■ Directions: In the listing below, find the line that contains "meter_regulator_leads();" and the line that contains "point = shown.matrix_world". Quote both and every line between them, exactly, and nothing more.

■ Given material:
┄┄┄┄┄┄┄┄┄┄┄┄┄┄┄┄┄┄┄┄
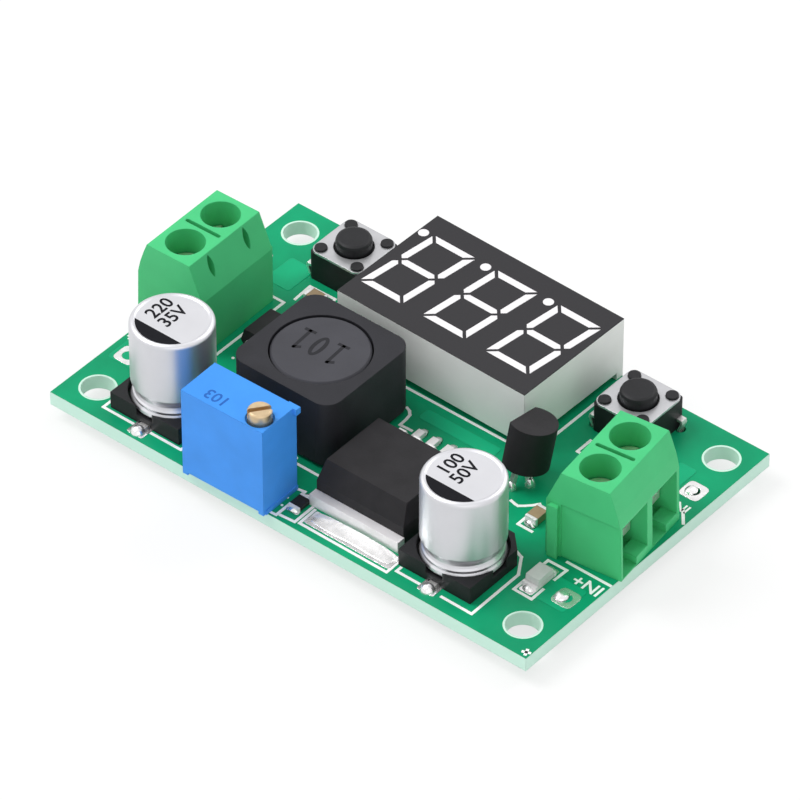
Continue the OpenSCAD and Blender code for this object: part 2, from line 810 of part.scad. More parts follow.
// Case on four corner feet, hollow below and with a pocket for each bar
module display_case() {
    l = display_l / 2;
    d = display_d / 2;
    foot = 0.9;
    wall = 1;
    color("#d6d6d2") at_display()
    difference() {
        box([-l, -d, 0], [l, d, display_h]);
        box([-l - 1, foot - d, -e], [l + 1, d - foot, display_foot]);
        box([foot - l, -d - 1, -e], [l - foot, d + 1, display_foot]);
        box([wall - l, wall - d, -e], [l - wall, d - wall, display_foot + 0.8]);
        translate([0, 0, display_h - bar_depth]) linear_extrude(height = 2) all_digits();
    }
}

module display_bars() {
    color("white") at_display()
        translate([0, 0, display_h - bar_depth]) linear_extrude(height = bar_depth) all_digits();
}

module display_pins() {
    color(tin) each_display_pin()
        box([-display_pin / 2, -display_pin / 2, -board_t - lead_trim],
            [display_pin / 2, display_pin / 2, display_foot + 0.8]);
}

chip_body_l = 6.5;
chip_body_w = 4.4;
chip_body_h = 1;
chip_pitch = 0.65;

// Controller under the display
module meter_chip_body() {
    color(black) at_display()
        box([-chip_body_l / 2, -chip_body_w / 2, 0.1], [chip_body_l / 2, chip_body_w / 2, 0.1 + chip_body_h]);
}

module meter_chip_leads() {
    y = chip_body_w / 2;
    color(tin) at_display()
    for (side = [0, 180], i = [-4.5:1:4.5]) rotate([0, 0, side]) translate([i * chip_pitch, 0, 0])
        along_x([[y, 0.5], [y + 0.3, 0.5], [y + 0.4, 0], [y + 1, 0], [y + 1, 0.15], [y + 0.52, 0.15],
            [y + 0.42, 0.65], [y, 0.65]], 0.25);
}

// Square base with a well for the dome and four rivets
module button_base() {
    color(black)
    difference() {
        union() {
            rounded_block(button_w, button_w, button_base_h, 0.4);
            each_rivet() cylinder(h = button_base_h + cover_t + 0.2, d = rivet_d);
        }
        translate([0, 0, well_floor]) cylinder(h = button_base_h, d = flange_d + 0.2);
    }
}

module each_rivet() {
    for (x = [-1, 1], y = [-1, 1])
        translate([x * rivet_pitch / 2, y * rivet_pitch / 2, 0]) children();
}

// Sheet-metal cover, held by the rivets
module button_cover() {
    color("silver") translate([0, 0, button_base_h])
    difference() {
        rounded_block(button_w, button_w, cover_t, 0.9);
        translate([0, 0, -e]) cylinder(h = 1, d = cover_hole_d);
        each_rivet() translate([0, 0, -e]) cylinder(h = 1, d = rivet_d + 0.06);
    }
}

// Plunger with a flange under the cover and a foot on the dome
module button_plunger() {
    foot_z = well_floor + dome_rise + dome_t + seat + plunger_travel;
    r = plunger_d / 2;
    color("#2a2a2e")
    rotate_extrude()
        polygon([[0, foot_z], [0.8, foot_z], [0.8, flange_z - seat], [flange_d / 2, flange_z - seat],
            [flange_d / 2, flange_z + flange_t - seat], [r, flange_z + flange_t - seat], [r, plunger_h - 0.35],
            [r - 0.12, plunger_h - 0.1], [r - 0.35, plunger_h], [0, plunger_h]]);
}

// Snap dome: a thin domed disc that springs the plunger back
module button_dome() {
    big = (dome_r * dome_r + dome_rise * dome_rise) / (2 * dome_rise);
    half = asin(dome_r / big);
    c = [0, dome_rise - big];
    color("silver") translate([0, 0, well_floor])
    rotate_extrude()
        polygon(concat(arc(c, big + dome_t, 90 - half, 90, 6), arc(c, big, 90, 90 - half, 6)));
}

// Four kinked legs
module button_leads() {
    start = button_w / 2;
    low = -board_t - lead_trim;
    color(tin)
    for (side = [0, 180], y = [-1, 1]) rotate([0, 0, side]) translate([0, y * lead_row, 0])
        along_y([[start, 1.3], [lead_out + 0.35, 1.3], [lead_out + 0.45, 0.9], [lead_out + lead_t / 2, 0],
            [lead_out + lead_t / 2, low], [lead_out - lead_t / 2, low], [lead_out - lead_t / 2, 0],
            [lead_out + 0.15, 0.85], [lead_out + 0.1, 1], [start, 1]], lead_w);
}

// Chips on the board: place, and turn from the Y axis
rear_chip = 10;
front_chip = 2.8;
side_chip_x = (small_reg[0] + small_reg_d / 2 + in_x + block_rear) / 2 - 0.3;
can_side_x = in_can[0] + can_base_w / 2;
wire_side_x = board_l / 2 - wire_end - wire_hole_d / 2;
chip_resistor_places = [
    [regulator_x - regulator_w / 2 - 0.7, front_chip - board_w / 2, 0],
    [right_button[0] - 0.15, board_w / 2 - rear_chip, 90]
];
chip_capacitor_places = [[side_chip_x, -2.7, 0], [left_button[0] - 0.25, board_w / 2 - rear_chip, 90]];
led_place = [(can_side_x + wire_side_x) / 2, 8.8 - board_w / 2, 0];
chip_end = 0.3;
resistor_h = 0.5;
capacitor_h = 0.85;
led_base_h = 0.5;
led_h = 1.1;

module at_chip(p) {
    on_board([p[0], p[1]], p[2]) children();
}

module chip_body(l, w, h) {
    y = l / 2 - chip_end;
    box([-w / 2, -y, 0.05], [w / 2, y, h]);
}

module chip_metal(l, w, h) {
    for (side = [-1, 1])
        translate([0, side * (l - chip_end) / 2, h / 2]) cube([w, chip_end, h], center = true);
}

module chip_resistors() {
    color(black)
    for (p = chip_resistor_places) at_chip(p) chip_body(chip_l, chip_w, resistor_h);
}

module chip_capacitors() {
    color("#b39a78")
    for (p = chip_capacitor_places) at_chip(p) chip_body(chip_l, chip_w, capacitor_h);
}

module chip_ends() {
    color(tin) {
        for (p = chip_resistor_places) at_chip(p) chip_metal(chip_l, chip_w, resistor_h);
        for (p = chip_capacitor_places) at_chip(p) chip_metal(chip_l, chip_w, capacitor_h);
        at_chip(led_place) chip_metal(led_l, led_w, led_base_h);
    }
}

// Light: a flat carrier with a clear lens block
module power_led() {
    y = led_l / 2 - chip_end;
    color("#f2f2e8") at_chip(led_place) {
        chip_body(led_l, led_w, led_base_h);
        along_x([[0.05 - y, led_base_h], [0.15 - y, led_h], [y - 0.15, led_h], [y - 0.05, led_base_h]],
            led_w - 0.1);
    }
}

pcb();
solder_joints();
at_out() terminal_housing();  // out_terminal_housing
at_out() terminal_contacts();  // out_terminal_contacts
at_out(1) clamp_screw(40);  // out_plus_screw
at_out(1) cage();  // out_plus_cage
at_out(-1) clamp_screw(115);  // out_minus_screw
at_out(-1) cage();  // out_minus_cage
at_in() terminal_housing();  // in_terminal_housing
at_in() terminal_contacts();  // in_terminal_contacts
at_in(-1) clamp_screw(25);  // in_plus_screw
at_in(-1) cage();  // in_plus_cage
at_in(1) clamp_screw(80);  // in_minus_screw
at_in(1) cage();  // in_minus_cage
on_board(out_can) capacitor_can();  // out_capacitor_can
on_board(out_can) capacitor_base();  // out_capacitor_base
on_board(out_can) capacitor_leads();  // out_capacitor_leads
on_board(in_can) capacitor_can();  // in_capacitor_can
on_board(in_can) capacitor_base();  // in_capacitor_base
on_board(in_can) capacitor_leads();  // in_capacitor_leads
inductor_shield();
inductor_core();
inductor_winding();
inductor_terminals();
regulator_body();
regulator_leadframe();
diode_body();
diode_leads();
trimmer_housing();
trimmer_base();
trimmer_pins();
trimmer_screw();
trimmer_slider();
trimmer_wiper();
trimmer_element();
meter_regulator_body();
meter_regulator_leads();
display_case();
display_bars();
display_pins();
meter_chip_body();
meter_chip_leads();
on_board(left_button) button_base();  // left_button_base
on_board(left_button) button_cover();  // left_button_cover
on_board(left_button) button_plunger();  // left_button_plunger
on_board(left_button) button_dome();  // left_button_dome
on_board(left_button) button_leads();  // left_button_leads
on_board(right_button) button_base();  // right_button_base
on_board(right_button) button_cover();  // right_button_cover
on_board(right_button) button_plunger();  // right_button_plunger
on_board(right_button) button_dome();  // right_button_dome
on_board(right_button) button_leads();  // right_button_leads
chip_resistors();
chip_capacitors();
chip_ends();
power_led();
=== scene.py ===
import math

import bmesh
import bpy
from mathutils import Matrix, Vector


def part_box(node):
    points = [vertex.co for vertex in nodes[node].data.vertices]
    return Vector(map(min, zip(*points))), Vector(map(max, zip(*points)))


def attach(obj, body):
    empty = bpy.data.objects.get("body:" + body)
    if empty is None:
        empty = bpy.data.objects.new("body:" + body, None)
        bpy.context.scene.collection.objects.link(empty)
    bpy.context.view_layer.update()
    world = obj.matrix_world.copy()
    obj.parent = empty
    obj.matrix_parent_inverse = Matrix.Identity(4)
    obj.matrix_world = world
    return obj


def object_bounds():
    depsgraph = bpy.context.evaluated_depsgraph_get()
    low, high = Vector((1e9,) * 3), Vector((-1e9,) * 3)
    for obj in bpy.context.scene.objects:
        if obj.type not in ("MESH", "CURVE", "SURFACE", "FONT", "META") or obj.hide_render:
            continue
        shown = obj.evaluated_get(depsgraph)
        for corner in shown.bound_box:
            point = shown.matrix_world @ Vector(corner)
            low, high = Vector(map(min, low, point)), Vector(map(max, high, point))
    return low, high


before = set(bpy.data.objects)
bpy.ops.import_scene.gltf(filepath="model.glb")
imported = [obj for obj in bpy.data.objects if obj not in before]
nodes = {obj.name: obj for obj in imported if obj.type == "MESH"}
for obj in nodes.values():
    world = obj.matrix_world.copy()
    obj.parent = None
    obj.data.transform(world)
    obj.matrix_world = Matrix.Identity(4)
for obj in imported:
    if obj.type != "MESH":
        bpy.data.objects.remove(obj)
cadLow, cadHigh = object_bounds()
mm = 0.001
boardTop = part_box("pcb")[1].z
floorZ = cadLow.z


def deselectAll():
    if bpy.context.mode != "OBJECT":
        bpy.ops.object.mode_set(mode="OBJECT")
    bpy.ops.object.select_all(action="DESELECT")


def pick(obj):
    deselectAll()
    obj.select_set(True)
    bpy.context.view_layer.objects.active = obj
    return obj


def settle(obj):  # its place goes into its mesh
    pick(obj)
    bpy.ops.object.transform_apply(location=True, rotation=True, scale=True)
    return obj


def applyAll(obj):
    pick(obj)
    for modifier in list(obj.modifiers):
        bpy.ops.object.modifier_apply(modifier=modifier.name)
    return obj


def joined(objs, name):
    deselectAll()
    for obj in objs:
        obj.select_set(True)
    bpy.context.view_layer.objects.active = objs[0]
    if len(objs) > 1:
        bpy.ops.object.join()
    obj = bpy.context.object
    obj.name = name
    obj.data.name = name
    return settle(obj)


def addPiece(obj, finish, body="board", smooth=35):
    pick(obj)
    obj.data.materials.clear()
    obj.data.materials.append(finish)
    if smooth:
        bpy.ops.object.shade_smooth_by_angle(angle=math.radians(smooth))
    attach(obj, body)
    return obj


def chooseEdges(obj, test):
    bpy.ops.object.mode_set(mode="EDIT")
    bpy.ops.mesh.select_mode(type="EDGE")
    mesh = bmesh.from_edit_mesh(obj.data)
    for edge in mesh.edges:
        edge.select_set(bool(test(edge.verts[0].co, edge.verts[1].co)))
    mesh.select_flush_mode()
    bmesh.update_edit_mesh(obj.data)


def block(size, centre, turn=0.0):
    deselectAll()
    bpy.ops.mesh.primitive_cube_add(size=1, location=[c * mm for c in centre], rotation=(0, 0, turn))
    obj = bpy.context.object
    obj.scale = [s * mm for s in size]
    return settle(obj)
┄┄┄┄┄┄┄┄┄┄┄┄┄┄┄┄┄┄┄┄
■ Problem solution:
meter_regulator_leads();
display_case();
display_bars();
display_pins();
meter_chip_body();
meter_chip_leads();
on_board(left_button) button_base();  // left_button_base
on_board(left_button) button_cover();  // left_button_cover
on_board(left_button) button_plunger();  // left_button_plunger
on_board(left_button) button_dome();  // left_button_dome
on_board(left_button) button_leads();  // left_button_leads
on_board(right_button) button_base();  // right_button_base
on_board(right_button) button_cover();  // right_button_cover
on_board(right_button) button_plunger();  // right_button_plunger
on_board(right_button) button_dome();  // right_button_dome
on_board(right_button) button_leads();  // right_button_leads
chip_resistors();
chip_capacitors();
chip_ends();
power_led();
=== scene.py ===
import math

import bmesh
import bpy
from mathutils import Matrix, Vector


def part_box(node):
    points = [vertex.co for vertex in nodes[node].data.vertices]
    return Vector(map(min, zip(*points))), Vector(map(max, zip(*points)))


def attach(obj, body):
    empty = bpy.data.objects.get("body:" + body)
    if empty is None:
        empty = bpy.data.objects.new("body:" + body, None)
        bpy.context.scene.collection.objects.link(empty)
    bpy.context.view_layer.update()
    world = obj.matrix_world.copy()
    obj.parent = empty
    obj.matrix_parent_inverse = Matrix.Identity(4)
    obj.matrix_world = world
    return obj


def object_bounds():
    depsgraph = bpy.context.evaluated_depsgraph_get()
    low, high = Vector((1e9,) * 3), Vector((-1e9,) * 3)
    for obj in bpy.context.scene.objects:
        if obj.type not in ("MESH", "CURVE", "SURFACE", "FONT", "META") or obj.hide_render:
            continue
        shown = obj.evaluated_get(depsgraph)
        for corner in shown.bound_box:
            point = shown.matrix_world @ Vector(corner)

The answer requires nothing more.